Comparing Cultures colleges UU
2020
Weeks 2, 3, 4, 5, 7 and 8 will be in the exam, each week
1 question
All course material: lectures, articles and book
You should be able to understand and apply basic concepts discussed in the book (bold printed in
textboxes) and in the lectures
You don’t have to remember specific research findings, but you should be able to interpret them
Demonstrate your understanding
See problem sets for example question
Lecture 1: Culture and Cross-Cultural Psychology
Course goals:
Identify and comprehend core epistemological and methodological questions
Formulate plausible explanations for cultural differences
Indicate how insights from cross-cultural psychology can be applied in practice
Evaluate the equality of cultural comparative research, and take critical stance toward
‘traditional’ (‘mainstream’) psychological research
Explain and discus cross-cultural psychological knowledge
Correlation
Statistic index r, for the association between two quantitative measures (e.g. length and shoe
size)
Ranges from -1 to +1
Can be displayed in a scatterplot
Differences (variance) required! There has to be difference otherwise there would not be
anything to investigate! (only one dot, not scattered!)
Generalizability
To what extent can you apply your research findings to the population your sample was
drawn for?
Test for significance: the probability (p) that your findings are absent in the population (and
hence coincidental)
The probability of no correlation in the population
The probability of no mean differences in the population
P has to be as small as possible
Normally p < 0.005, but better is p < 0.01 or smaller
,For more information about the course manual, please check the powerpoint on blackboard/the
course manual.
Whom is psychology about?
“When I mention a psychological subject, I mean a subject from a western industrialized
culture; and not only from a western industrialized cultured, but an American; and not
only an American, but a college student.” (Jahoda, 1920, p. 2)

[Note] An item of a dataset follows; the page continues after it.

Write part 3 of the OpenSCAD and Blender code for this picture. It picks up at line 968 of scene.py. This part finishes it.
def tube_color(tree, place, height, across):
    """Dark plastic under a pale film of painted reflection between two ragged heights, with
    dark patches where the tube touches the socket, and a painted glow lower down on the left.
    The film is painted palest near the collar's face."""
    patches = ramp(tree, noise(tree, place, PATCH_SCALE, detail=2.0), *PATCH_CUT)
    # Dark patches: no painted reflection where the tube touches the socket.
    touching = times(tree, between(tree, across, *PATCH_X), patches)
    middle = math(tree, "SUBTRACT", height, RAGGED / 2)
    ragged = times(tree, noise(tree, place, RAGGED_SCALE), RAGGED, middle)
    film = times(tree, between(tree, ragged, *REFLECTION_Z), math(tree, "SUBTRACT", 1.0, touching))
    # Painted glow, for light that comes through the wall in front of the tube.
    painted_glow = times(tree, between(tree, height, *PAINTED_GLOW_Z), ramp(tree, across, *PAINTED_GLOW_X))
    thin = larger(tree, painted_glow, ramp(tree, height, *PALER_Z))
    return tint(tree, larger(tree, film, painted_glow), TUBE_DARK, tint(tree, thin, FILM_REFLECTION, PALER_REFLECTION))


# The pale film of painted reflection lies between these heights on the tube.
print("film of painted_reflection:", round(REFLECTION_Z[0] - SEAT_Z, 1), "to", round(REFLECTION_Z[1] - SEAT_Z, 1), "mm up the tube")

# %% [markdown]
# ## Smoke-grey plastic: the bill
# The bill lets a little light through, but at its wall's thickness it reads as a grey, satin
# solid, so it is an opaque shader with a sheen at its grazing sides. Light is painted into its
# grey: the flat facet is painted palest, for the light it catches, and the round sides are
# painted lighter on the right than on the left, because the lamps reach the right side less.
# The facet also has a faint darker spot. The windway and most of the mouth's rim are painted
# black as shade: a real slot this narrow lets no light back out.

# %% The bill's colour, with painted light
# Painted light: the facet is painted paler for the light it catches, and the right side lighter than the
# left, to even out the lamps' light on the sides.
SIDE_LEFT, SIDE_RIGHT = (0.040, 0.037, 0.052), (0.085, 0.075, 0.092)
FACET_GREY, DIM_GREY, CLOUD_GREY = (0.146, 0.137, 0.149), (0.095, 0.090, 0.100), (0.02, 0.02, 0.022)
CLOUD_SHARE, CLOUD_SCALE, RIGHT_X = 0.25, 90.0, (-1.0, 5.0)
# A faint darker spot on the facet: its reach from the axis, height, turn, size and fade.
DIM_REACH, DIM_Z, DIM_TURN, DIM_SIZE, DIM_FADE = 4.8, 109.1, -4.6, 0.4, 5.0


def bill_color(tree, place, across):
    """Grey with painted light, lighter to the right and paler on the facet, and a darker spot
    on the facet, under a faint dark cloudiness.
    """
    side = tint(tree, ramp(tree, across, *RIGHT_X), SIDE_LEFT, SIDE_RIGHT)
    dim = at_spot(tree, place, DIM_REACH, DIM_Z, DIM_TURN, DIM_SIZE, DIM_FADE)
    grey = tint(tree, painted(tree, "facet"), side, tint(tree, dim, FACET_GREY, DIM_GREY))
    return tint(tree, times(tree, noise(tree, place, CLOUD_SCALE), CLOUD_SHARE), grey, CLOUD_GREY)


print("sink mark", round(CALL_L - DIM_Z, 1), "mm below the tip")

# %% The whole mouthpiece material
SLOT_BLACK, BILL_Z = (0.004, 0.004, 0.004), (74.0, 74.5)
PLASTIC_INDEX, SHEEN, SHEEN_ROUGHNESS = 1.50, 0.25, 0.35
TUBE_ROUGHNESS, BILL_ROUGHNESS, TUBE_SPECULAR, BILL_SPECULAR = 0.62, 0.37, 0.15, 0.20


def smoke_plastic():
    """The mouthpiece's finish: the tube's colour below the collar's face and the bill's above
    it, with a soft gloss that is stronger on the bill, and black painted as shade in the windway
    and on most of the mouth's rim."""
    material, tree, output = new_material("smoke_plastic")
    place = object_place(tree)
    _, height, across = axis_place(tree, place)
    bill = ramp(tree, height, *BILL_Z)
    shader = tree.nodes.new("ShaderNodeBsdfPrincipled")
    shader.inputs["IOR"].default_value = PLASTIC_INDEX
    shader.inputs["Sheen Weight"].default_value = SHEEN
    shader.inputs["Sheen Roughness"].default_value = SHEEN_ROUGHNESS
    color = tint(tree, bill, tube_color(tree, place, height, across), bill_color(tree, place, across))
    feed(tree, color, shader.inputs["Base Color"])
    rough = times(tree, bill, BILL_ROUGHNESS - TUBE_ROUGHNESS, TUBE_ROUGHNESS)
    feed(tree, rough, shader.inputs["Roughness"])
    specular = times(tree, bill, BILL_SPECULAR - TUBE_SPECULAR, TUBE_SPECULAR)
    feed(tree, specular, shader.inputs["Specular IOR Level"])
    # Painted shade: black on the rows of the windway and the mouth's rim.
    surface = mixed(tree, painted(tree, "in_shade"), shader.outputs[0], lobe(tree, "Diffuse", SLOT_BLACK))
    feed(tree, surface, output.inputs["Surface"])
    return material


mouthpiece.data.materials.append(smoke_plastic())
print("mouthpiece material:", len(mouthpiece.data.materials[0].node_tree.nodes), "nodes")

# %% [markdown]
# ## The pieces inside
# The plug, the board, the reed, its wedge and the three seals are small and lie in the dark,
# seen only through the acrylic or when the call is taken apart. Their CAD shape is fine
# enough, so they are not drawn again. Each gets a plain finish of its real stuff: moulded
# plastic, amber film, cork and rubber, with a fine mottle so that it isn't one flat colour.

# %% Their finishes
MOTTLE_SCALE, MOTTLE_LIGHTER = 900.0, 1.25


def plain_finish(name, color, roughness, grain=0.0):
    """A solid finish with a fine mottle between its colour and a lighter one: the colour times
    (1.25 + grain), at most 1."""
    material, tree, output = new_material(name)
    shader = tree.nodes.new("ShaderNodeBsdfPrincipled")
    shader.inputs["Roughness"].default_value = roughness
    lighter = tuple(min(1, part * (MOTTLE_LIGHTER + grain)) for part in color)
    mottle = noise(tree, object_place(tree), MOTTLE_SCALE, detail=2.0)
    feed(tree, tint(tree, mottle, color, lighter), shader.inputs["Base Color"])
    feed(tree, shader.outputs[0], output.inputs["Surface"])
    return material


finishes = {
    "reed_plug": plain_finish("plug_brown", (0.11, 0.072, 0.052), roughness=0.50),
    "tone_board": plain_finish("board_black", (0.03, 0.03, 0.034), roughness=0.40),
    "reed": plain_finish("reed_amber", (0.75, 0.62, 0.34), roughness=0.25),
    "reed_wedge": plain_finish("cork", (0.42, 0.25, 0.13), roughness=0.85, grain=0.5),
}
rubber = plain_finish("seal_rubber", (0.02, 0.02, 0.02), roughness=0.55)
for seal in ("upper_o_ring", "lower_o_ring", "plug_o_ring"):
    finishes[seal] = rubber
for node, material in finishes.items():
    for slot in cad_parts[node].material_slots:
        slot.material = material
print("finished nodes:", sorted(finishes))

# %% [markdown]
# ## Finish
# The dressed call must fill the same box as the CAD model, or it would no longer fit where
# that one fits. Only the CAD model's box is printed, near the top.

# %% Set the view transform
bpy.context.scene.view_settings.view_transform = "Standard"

Arnett, J.J. (2008). The neglected 95%: Why American psychology needs to become less
American
(psychology is about) WEIRD (people):
Western
Educated
Industrialized
Rich
Democratic (countries where there is a liberal society)

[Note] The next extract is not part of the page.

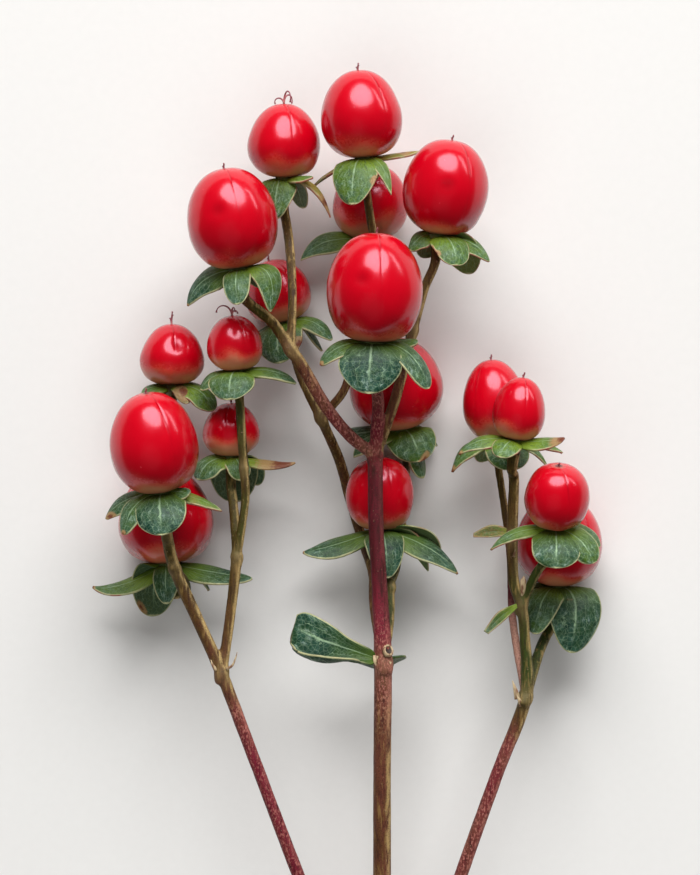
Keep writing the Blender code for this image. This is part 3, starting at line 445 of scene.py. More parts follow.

Cross-Cultural Psychology defined
“The scientific study of human behavior (what people feel, believe, what motivates them)
and its transmission, taking into account the ways in which behaviors are shaped and
influenced by social and cultural forces.” (Segal et al., 1992)
Focus on: “What is fundamental and basic about human nature, and what is malleable and
likely to emerge in a different form depending on the ways in which particular individuals are
socialized?” (Smith, Bond & Kagitcibasi, 2006)
Goals of cross-cultural psychology (Berry et al., 1992)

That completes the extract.